Flexibility of Planar Graphs -- Sharpening the Tools to Get Lists of Size Four

A graph where each vertex \(v\) has a list \(L(v)\) of available colors is \(L\)-colorable if there is a proper coloring such that the color of \(v\) is in \(L(v)\) for each \(v\). A graph is \(k\)-choosable if every assignment \(L\) of at least \(k\) colors to each vertex guarantees an \(L\)-coloring. Given a list assignment \(L\), an \(L\)-request for a vertex \(v\) is a color \(c\in L(v)\). In this paper, we look at a variant of the widely studied class of precoloring extension problems from [Z. Dvořák, S. Norin, and L. Postle: List coloring with requests. J. Graph Theory 2019], wherein one must satisfy "enough", as opposed to all, of the requested set of precolors.
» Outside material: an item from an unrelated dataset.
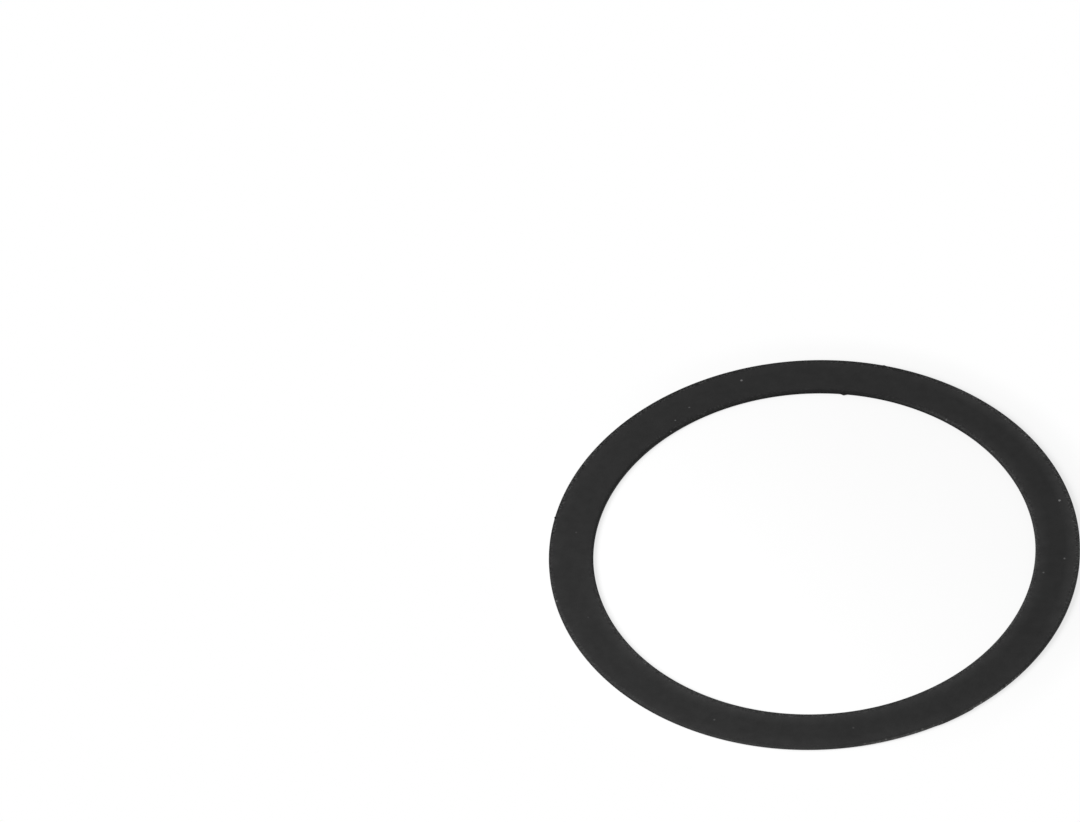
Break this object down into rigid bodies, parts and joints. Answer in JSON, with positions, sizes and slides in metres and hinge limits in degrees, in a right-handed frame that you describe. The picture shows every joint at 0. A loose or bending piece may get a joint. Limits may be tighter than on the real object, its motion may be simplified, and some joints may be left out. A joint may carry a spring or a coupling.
{
  "type": "magnetic phone mount plate",
  "caption": "Thin flat steel ring, coated matte black, with sticky tape on its back, which gives a phone a place for a magnetic holder or charger to grip.",
  "frame": {"origin": "centre of the ring, on the sticky underside of the tape, where it meets the back of the phone", "axes": "+Z along the ring's axis, out of the black face that the magnet grips; the ring is round, so X and Y are free"},
  "size_m": [0.056, 0.056, 0.0005],
  "materials": {
    "black_coated_steel": "matte soft-touch black coat over mild steel",
    "black_tape": "satin, tacky acrylic adhesive"
  },
  "bodies": {
    "root": {"steel_ring": "black_coated_steel", "adhesive_ring": "black_tape"}
  },
  "joints": []
}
A graph \(G\) is \(\varepsilon\)-flexible for list size \(k\) if for any \(k\)-list assignment \(L\), and any set \(S\) of \(L\)-requests, there is an \(L\)-coloring of \(G\) satisfying an \(\varepsilon\)-fraction of the requests in \(S\). It is conjectured that planar graphs are \(\varepsilon\)-flexible for list size \(5\), yet it is proved only for list size \(6\) and for certain subclasses of planar graphs. We give a stronger version of the main tool used in the proofs of the aforementioned results. By doing so, we improve upon a result by Masařík and show that planar graphs without \(K_4^-\) are \(\varepsilon\)-flexible for list size \(5\). We also prove that planar graphs without \(4\)-cycles and \(3\)-cycle distance at least 2 are \(\varepsilon\)-flexible for list size \(4\). Finally, we introduce a new (slightly weaker) form of \(\varepsilon\)-flexibility where each vertex has exactly one request. In that setting, we provide a stronger tool and we demonstrate its usefulness to further extend the class of graphs that are \(\varepsilon\)-flexible for list size \(5\).